Courtesy Fire Monkey Fish
 

Meanwhile the Academy in 2007 had named French architect Christian de Portzamparc to design its new museum, sitting on an 8-acre campus near the Pickford Center for Motion Picture Study, adjacent to Vine Street in Hollywood. The Pritzker Prize-winning Portzamparc was selected from an original list of over 150 architects.  

But according to Academy President Tom Sherak that project’s $400,000 price tag was simply too high in the present economic climate. Furthermore the May company space will provide the Academy with 300,000 square feet of space, about double what they would have gotten from the Portzamparc building. 

 

According to Sherak the Academy will sign a “very long term lease” with LACMA for the space, which should be ready in three to five years.  As for who will work on restoring the space and designing exhibits, “we have not gone there yet,” said Sherak. SPF:a principle Zoltan Pali said that “we’re hoping to be involved,” but admitted that “it’s a crapshoot.” 

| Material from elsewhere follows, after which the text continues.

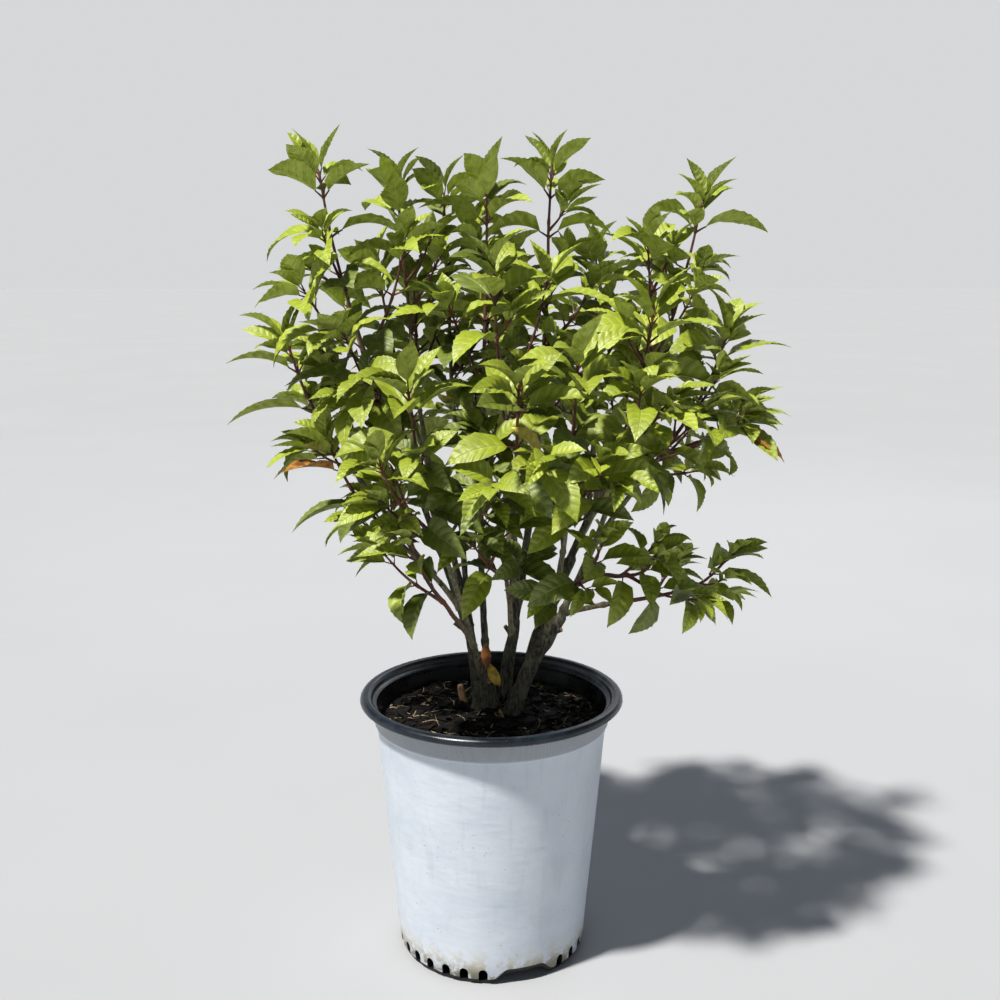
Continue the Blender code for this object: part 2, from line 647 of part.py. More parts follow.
def make_mass(name, shoots, leaves, section, collection):
    """One mass: its twigs and leaves, joined into one solid by a Boolean union."""
    pieces = new_collection(f"{name}_pieces")
    for order, path in enumerate(shoots):
        target = pieces if order else collection
        radii = even_radii((SIDE_SHOOT_RADIUS if order else TWIG_RADIUS, TWIG_TIP_RADIUS), len(path))
        made = tube(f"{name}_twig_{order}", path, radii, target, section)
        if order == 0:
            body = made
    for corners in leaves:
        mesh = bpy.data.meshes.new(f"{name}_leaf")
        mesh.from_pydata(corners, [], LEAF_FACES)
        pieces.objects.link(bpy.data.objects.new(f"{name}_leaf", mesh))
    join = body.modifiers.new("join", "BOOLEAN")
    join.operation = "UNION"
    join.operand_type = "COLLECTION"
    join.collection = pieces
    join.solver = "EXACT"
    body = as_mesh(body, collection)
    for thing in list(pieces.objects):
        bpy.data.objects.remove(thing)
    bpy.data.collections.remove(pieces)
    return body


def twig_section(helpers):
    """The three-sided cross-section of every twig, for its curve's bevel."""
    data = bpy.data.curves.new("twig_section", "CURVE")
    data.dimensions = "2D"
    outline = data.splines.new("POLY")
    outline.points.add(2)
    outline.use_cyclic_u = True
    for i in range(3):
        turn = math.pi / 2 - i * 2 * math.pi / 3
        outline.points[i].co = (math.cos(turn), math.sin(turn), 0.0, 1.0)
    section = bpy.data.objects.new("twig_section", data)
    hide_helper(section, helpers)
    return section


def main():
    clear_scene()
    collection = new_collection("potted_panicle_hydrangea")
    helpers = new_collection("cutters_and_guides")
    finishes = {
        "black_plastic": finish("black_plastic", (0.018, 0.021, 0.025), 0.45),
        "white_film": finish("white_film", (0.62, 0.68, 0.74), 0.4),
        "potting_mix": finish("potting_mix", (0.030, 0.020, 0.014), 0.95),
        "bark": finish("bark", (0.13, 0.11, 0.085), 0.85),
        "leaf": finish("leaf", (0.16, 0.26, 0.030), 0.5),
    }
    make_pot(collection, helpers, finishes)
    limbs = limb_plan()
    keepout = Keepout()
    twigs = twig_plan(limbs, keepout)
    leaves = leaf_plan(twigs, keepout)
    make_limbs(limbs, collection, helpers, finishes["bark"])
    section = twig_section(helpers)
    for name, shoots in twigs.items():
        body = make_mass(name, shoots, leaves[name], section, collection)
        body.name = f"{name}_foliage"
        body.data.materials.clear()
        body.data.materials.append(finishes["leaf"])
    print("leaves", sum(len(found) for found in leaves.values()))


main()
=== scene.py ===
"""Potted panicle hydrangea: bark, leaves, pot and potting mix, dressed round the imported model.

The stems grow by the solids' own seeded rule, carried on to finer twigs, leaf stalks and leaves, and each
surface is worked out with numpy as whole arrays. Lengths are in metres, the origin is the middle of the pot's
flat underside, +Z is up and -Y faces the viewer.
"""

import json
import math
import random
from collections import namedtuple
from functools import partial

import bpy
import numpy as np
from mathutils import Matrix, Vector
from mathutils.bvhtree import BVHTree

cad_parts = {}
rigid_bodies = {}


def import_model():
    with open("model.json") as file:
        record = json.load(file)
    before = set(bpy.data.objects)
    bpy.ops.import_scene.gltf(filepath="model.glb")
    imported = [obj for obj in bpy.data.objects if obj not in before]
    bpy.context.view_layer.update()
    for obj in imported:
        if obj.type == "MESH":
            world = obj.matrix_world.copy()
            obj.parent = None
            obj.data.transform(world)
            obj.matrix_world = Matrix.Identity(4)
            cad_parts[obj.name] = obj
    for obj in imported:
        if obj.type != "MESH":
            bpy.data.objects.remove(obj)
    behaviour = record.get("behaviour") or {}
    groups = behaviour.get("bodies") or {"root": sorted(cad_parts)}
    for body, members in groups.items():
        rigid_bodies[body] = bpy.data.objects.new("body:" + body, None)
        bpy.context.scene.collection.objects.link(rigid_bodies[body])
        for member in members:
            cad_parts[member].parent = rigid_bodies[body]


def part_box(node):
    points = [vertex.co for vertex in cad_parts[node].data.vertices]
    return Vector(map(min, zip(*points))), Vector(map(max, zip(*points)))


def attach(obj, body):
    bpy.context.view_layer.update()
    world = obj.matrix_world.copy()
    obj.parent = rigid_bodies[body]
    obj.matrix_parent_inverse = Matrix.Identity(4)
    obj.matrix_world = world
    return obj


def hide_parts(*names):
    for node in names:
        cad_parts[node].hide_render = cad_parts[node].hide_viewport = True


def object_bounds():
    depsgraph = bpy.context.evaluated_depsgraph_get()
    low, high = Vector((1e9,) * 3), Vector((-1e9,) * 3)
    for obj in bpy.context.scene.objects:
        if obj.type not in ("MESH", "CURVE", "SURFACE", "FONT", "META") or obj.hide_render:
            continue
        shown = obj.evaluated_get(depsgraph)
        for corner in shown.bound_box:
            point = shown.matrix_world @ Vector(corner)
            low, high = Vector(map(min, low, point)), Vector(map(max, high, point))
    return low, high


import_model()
CAD_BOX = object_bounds()

MM = 0.001
GAP = 0.3 * MM
UP = Vector((0.0, 0.0, 1.0))
SEED = 20

Stem = namedtuple("Stem", "parent share tip bare radius turn shoot seat", defaults=((), (0, 0)))
Limb = namedtuple("Limb", "path radii leafy")
Offer = namedtuple("Offer", "rank number name start ahead angle spread size droop roll")
Leaf = namedtuple("Leaf", "root out face length droop rank")

# Pot, as the solids have it
POT_HEIGHT = 285 * MM
RIM_RADIUS = 140 * MM
RIM_WIDTH = 12 * MM
RIM_THICKNESS = 6.5 * MM
COLLAR_RADIUS = 124.5 * MM
COLLAR_DEPTH = 24 * MM
COLLAR_FOOT = POT_HEIGHT - RIM_THICKNESS - COLLAR_DEPTH
BODY_TOP_RADIUS = 121 * MM
BODY_FOOT_RADIUS = 99 * MM
FOOT_CORNER = 5 * MM
WALL = 2.4 * MM
FLOOR = 3 * MM
SLEEVE_THICKNESS = 0.8 * MM
DRAINS = 3
FIRST_DRAIN = math.radians(-70)
DRAIN_HALF_WIDTH = math.radians(10.5)
DRAIN_RAMP = math.radians(9)
DRAIN_LIFT = 11 * MM
DRAIN_INNER_RADIUS = 66 * MM
DRAIN_STEP = 6 * MM
SLOTS_PER_STRETCH = 7
SLOT_PITCH = math.radians(11.6)
SLOT_WIDTH = 9.5 * MM
SLOT_HEIGHT = 14 * MM
SLOT_SILL = 3.5 * MM
SOIL_LEVEL = 262 * MM
POT_COLUMNS, SOIL_COLUMNS = 180, 200
EASE_POINTS = 5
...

The museum’s program has not been finalized, but Academy CEO Dawn Hudson noted that the organization possesses 42,000 movie posters, 10 million movie stills, archives, trailers and press clippings, many of which haven’t been easily accessible to the public. Some of these artifacts have been on display in the Academy’s offices or at other museums. 

Meanwhile the Academy hopes to use the land once set aside for the Portzamparc museum for programming like public movies, said Sherak. “It’s a way of showing who we are in the community while the museum is being built,” he added.